>> BEGIN Data in this exercise
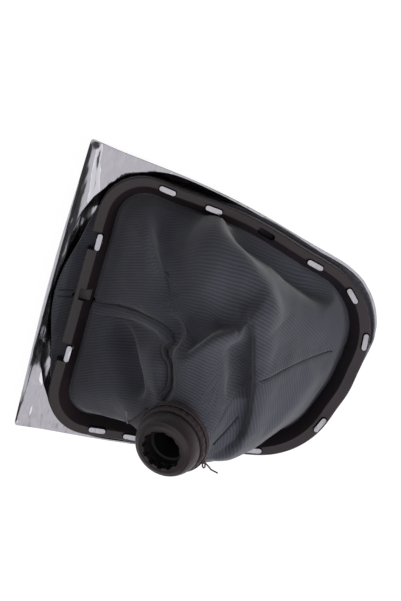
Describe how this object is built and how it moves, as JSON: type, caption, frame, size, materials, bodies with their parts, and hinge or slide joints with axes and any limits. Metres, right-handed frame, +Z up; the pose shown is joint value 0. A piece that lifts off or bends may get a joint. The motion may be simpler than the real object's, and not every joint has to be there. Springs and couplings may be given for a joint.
{
  "type": "gear lever gaiter",
  "caption": "Gear lever gaiter in a skewed chrome surround, lying face down and turned inside out, with its clip ring, tied neck band and splined collar.",
  "frame": {"origin": "middle of the base, on the surface that the surround's show face lies on", "axes": "+X from the wide side of the surround to its narrow end, +Z up out of the back of the surround toward the collar"},
  "size_m": [0.1658, 0.152, 0.0787],
  "materials": {
    "plated": "bright chrome plating on moulded plastic",
    "ring_plastic": "fine moulded texture, brownish black",
    "backing": "fine ribbed woven backing of leatherette",
    "leatherette": "black grained leatherette",
    "collar_plastic": "satin black moulding",
    "thread": "twisted black thread"
  },
  "bodies": {
    "root": {"surround": "plated", "retaining_ring": "ring_plastic", "gaiter_left_panel": "backing", "gaiter_right_panel": "backing", "collar": "collar_plastic", "neck_band": "leatherette", "tie_thread": "thread"}
  },
  "joints": []
}
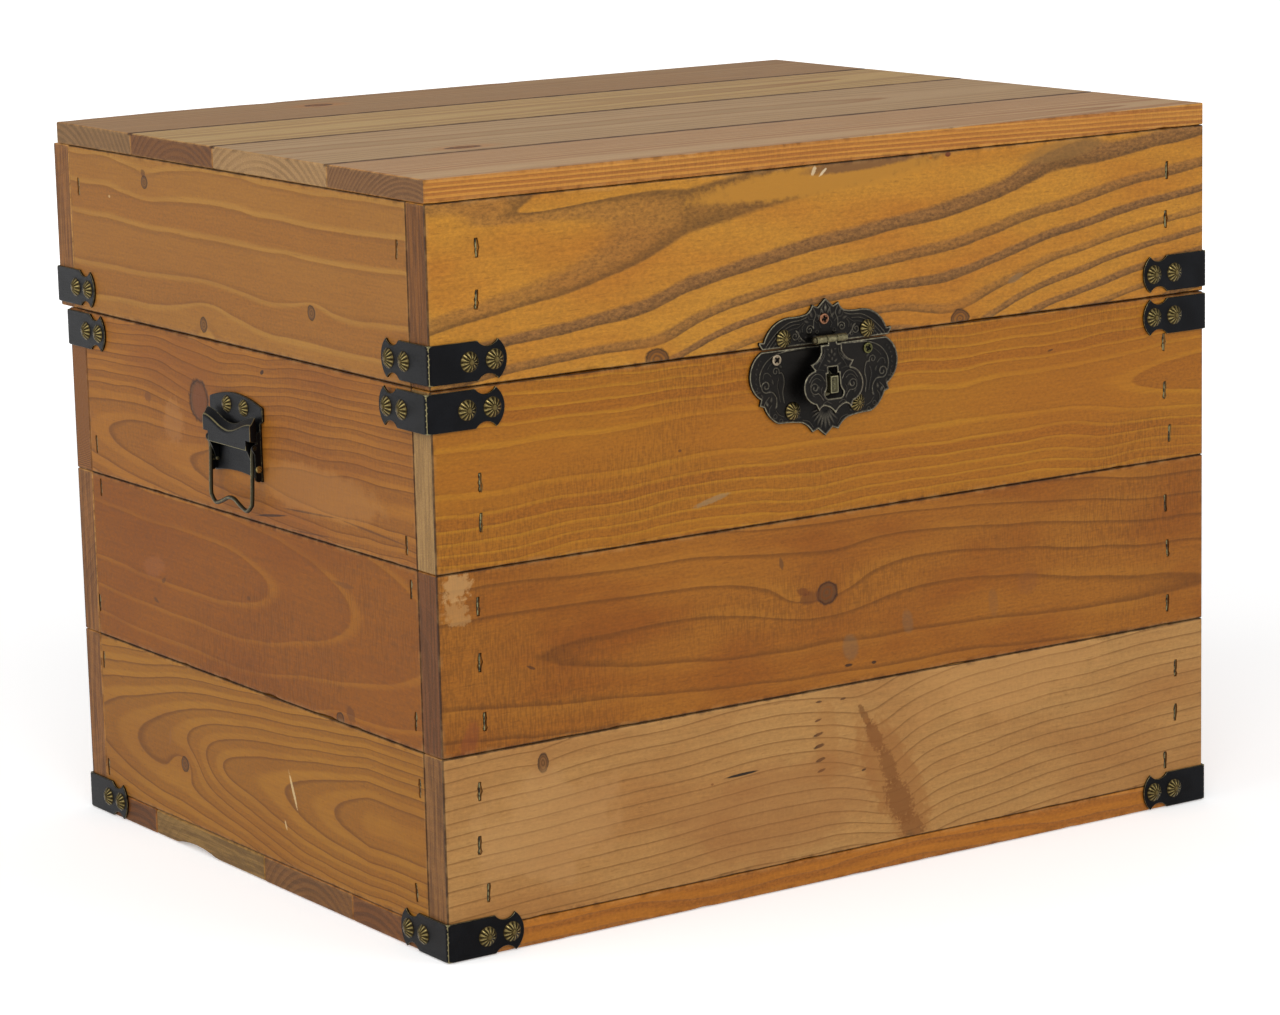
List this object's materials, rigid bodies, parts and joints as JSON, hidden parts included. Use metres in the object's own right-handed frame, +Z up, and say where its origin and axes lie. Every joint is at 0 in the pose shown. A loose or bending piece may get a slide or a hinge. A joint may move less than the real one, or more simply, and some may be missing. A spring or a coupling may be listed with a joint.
{
  "type": "lidded wooden box",
  "caption": "Small wooden chest of stained sawn boards with a hinged lid, nailed metal corner brackets, a scalloped front clasp and a toggle-lever drop handle on each end.",
  "frame": {"origin": "centre of the body's underside, on the face that rests on the floor", "axes": "+X along the front towards the right end, +Y from the clasp front towards the hinged back, +Z up"},
  "size_m": [0.5194, 0.4172, 0.397],
  "materials": {
    "body_boards": "stained and waxed softwood, sawn",
    "lid_boards": "stained and waxed softwood, sawn",
    "raw_timber": "raw sawn softwood",
    "blackened_sheet": "blackened, with edges rubbed to brass",
    "antique_brass": "antique, dull"
  },
  "bodies": {
    "chest": {"base_board_1": "body_boards", "base_board_2": "body_boards", "base_board_3": "body_boards", "base_board_4": "body_boards", "front_board_lower": "body_boards", "front_board_middle": "body_boards", "front_board_upper": "body_boards", "back_board_lower": "body_boards", "back_board_middle": "body_boards", "back_board_upper": "body_boards", "left_board_lower": "body_boards", "left_board_middle": "body_boards", "left_board_upper": "body_boards", "right_board_lower": "body_boards", "right_board_middle": "body_boards", "right_board_upper": "body_boards", "corner_post_front_left": "raw_timber", "corner_post_front_right": "raw_timber", "corner_post_back_left": "raw_timber", "corner_post_back_right": "raw_timber", "bottom_bracket_front_left": "blackened_sheet", "bottom_bracket_front_right": "blackened_sheet", "bottom_bracket_back_left": "blackened_sheet", "bottom_bracket_back_right": "blackened_sheet", "rim_bracket_front_left": "blackened_sheet", "rim_bracket_front_right": "blackened_sheet", "rim_bracket_back_left": "blackened_sheet", "rim_bracket_back_right": "blackened_sheet", "clasp_lower_plate": "blackened_sheet", "clasp_staple": "antique_brass", "body_hinge_leaf_left": "blackened_sheet", "body_hinge_leaf_right": "blackened_sheet", "handle_plate_left": "blackened_sheet", "handle_plate_right": "blackened_sheet"},
    "lid": {"lid_top_board_1": "lid_boards", "lid_top_board_2": "lid_boards", "lid_top_board_3": "lid_boards", "lid_top_board_4": "lid_boards", "lid_board_front": "lid_boards", "lid_board_back": "lid_boards", "lid_board_left": "lid_boards", "lid_board_right": "lid_boards", "lid_block_front_left": "raw_timber", "lid_block_front_right": "raw_timber", "lid_block_back_left": "raw_timber", "lid_block_back_right": "raw_timber", "lid_bracket_front_left": "blackened_sheet", "lid_bracket_front_right": "blackened_sheet", "lid_bracket_back_left": "blackened_sheet", "lid_bracket_back_right": "blackened_sheet", "clasp_upper_plate": "blackened_sheet", "clasp_pin": "antique_brass", "lid_hinge_leaf_left": "blackened_sheet", "lid_hinge_leaf_right": "blackened_sheet"},
    "hasp": {"clasp_tongue": "blackened_sheet"},
    "lever_left": {"handle_lever_left": "blackened_sheet"},
    "bail_left": {"handle_bail_left": "antique_brass"},
    "lever_right": {"handle_lever_right": "blackened_sheet"},
    "bail_right": {"handle_bail_right": "antique_brass"}
  },
  "joints": [
    {"name": "lid_hinge", "type": "hinge", "parent": "chest", "child": "lid", "pos_m": [0, 0.1988, 0.2897], "axis": [-1, 0, 0], "range_deg": [0, 100]},
    {"name": "hasp_hinge", "type": "hinge", "parent": "lid", "child": "hasp", "pos_m": [-0.0109, -0.2018, 0.2939], "axis": [-1, 0, 0], "range_deg": [0, 170]},
    {"name": "lever_left_hinge", "type": "hinge", "parent": "chest", "child": "lever_left", "pos_m": [-0.25485, 0.002, 0.2296], "axis": [0, -1, 0], "range_deg": [0, 130]},
    {"name": "bail_left_hinge", "type": "hinge", "parent": "chest", "child": "bail_left", "pos_m": [-0.2567, 0.002, 0.2411], "axis": [0, 1, 0], "range_deg": [0, 110]},
    {"name": "lever_right_hinge", "type": "hinge", "parent": "chest", "child": "lever_right", "pos_m": [0.25485, 0.002, 0.2296], "axis": [0, 1, 0], "range_deg": [0, 130]},
    {"name": "bail_right_hinge", "type": "hinge", "parent": "chest", "child": "bail_right", "pos_m": [0.2567, 0.002, 0.2411], "axis": [0, -1, 0], "range_deg": [0, 110]}
  ]
}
>> END Data in this exercise
Produce an exact copy of every entry above.

● Answer to this exercise
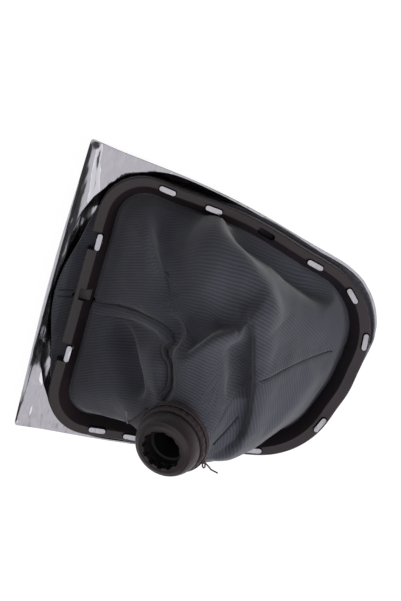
Describe how this object is built and how it moves, as JSON: type, caption, frame, size, materials, bodies with their parts, and hinge or slide joints with axes and any limits. Metres, right-handed frame, +Z up; the pose shown is joint value 0. A piece that lifts off or bends may get a joint. The motion may be simpler than the real object's, and not every joint has to be there. Springs and couplings may be given for a joint.
{
  "type": "gear lever gaiter",
  "caption": "Gear lever gaiter in a skewed chrome surround, lying face down and turned inside out, with its clip ring, tied neck band and splined collar.",
  "frame": {"origin": "middle of the base, on the surface that the surround's show face lies on", "axes": "+X from the wide side of the surround to its narrow end, +Z up out of the back of the surround toward the collar"},
  "size_m": [0.1658, 0.152, 0.0787],
  "materials": {
    "plated": "bright chrome plating on moulded plastic",
    "ring_plastic": "fine moulded texture, brownish black",
    "backing": "fine ribbed woven backing of leatherette",
    "leatherette": "black grained leatherette",
    "collar_plastic": "satin black moulding",
    "thread": "twisted black thread"
  },
  "bodies": {
    "root": {"surround": "plated", "retaining_ring": "ring_plastic", "gaiter_left_panel": "backing", "gaiter_right_panel": "backing", "collar": "collar_plastic", "neck_band": "leatherette", "tie_thread": "thread"}
  },
  "joints": []
}
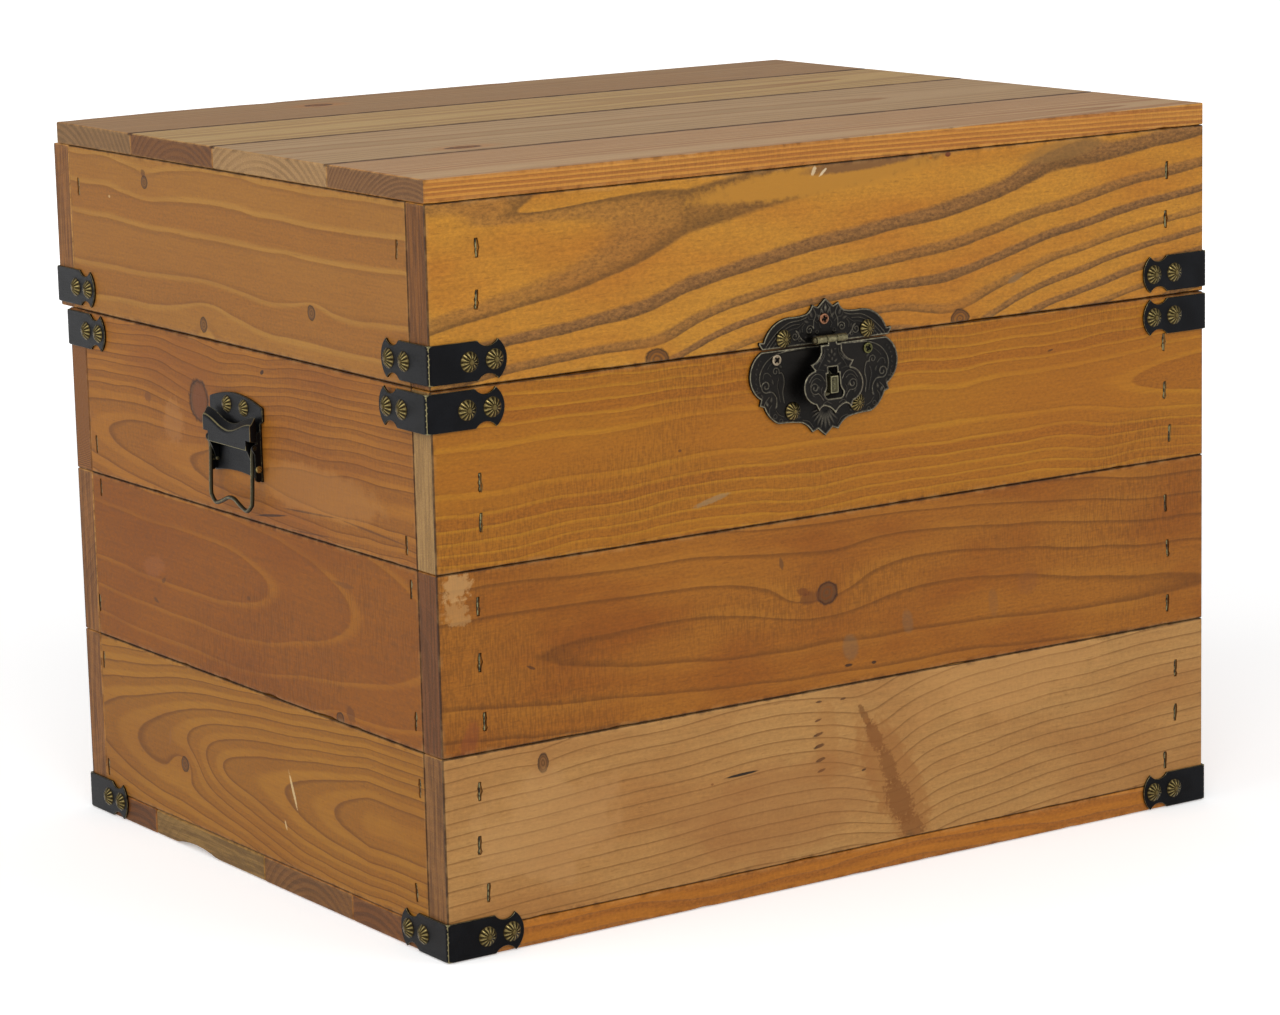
List this object's materials, rigid bodies, parts and joints as JSON, hidden parts included. Use metres in the object's own right-handed frame, +Z up, and say where its origin and axes lie. Every joint is at 0 in the pose shown. A loose or bending piece may get a slide or a hinge. A joint may move less than the real one, or more simply, and some may be missing. A spring or a coupling may be listed with a joint.
{
  "type": "lidded wooden box",
  "caption": "Small wooden chest of stained sawn boards with a hinged lid, nailed metal corner brackets, a scalloped front clasp and a toggle-lever drop handle on each end.",
  "frame": {"origin": "centre of the body's underside, on the face that rests on the floor", "axes": "+X along the front towards the right end, +Y from the clasp front towards the hinged back, +Z up"},
  "size_m": [0.5194, 0.4172, 0.397],
  "materials": {
    "body_boards": "stained and waxed softwood, sawn",
    "lid_boards": "stained and waxed softwood, sawn",
    "raw_timber": "raw sawn softwood",
    "blackened_sheet": "blackened, with edges rubbed to brass",
    "antique_brass": "antique, dull"
  },
  "bodies": {
    "chest": {"base_board_1": "body_boards", "base_board_2": "body_boards", "base_board_3": "body_boards", "base_board_4": "body_boards", "front_board_lower": "body_boards", "front_board_middle": "body_boards", "front_board_upper": "body_boards", "back_board_lower": "body_boards", "back_board_middle": "body_boards", "back_board_upper": "body_boards", "left_board_lower": "body_boards", "left_board_middle": "body_boards", "left_board_upper": "body_boards", "right_board_lower": "body_boards", "right_board_middle": "body_boards", "right_board_upper": "body_boards", "corner_post_front_left": "raw_timber", "corner_post_front_right": "raw_timber", "corner_post_back_left": "raw_timber", "corner_post_back_right": "raw_timber", "bottom_bracket_front_left": "blackened_sheet", "bottom_bracket_front_right": "blackened_sheet", "bottom_bracket_back_left": "blackened_sheet", "bottom_bracket_back_right": "blackened_sheet", "rim_bracket_front_left": "blackened_sheet", "rim_bracket_front_right": "blackened_sheet", "rim_bracket_back_left": "blackened_sheet", "rim_bracket_back_right": "blackened_sheet", "clasp_lower_plate": "blackened_sheet", "clasp_staple": "antique_brass", "body_hinge_leaf_left": "blackened_sheet", "body_hinge_leaf_right": "blackened_sheet", "handle_plate_left": "blackened_sheet", "handle_plate_right": "blackened_sheet"},
    "lid": {"lid_top_board_1": "lid_boards", "lid_top_board_2": "lid_boards", "lid_top_board_3": "lid_boards", "lid_top_board_4": "lid_boards", "lid_board_front": "lid_boards", "lid_board_back": "lid_boards", "lid_board_left": "lid_boards", "lid_board_right": "lid_boards", "lid_block_front_left": "raw_timber", "lid_block_front_right": "raw_timber", "lid_block_back_left": "raw_timber", "lid_block_back_right": "raw_timber", "lid_bracket_front_left": "blackened_sheet", "lid_bracket_front_right": "blackened_sheet", "lid_bracket_back_left": "blackened_sheet", "lid_bracket_back_right": "blackened_sheet", "clasp_upper_plate": "blackened_sheet", "clasp_pin": "antique_brass", "lid_hinge_leaf_left": "blackened_sheet", "lid_hinge_leaf_right": "blackened_sheet"},
    "hasp": {"clasp_tongue": "blackened_sheet"},
    "lever_left": {"handle_lever_left": "blackened_sheet"},
    "bail_left": {"handle_bail_left": "antique_brass"},
    "lever_right": {"handle_lever_right": "blackened_sheet"},
    "bail_right": {"handle_bail_right": "antique_brass"}
  },
  "joints": [
    {"name": "lid_hinge", "type": "hinge", "parent": "chest", "child": "lid", "pos_m": [0, 0.1988, 0.2897], "axis": [-1, 0, 0], "range_deg": [0, 100]},
    {"name": "hasp_hinge", "type": "hinge", "parent": "lid", "child": "hasp", "pos_m": [-0.0109, -0.2018, 0.2939], "axis": [-1, 0, 0], "range_deg": [0, 170]},
    {"name": "lever_left_hinge", "type": "hinge", "parent": "chest", "child": "lever_left", "pos_m": [-0.25485, 0.002, 0.2296], "axis": [0, -1, 0], "range_deg": [0, 130]},
    {"name": "bail_left_hinge", "type": "hinge", "parent": "chest", "child": "bail_left", "pos_m": [-0.2567, 0.002, 0.2411], "axis": [0, 1, 0], "range_deg": [0, 110]},
    {"name": "lever_right_hinge", "type": "hinge", "parent": "chest", "child": "lever_right", "pos_m": [0.25485, 0.002, 0.2296], "axis": [0, 1, 0], "range_deg": [0, 130]},
    {"name": "bail_right_hinge", "type": "hinge", "parent": "chest", "child": "bail_right", "pos_m": [0.2567, 0.002, 0.2411], "axis": [0, -1, 0], "range_deg": [0, 110]}
  ]
}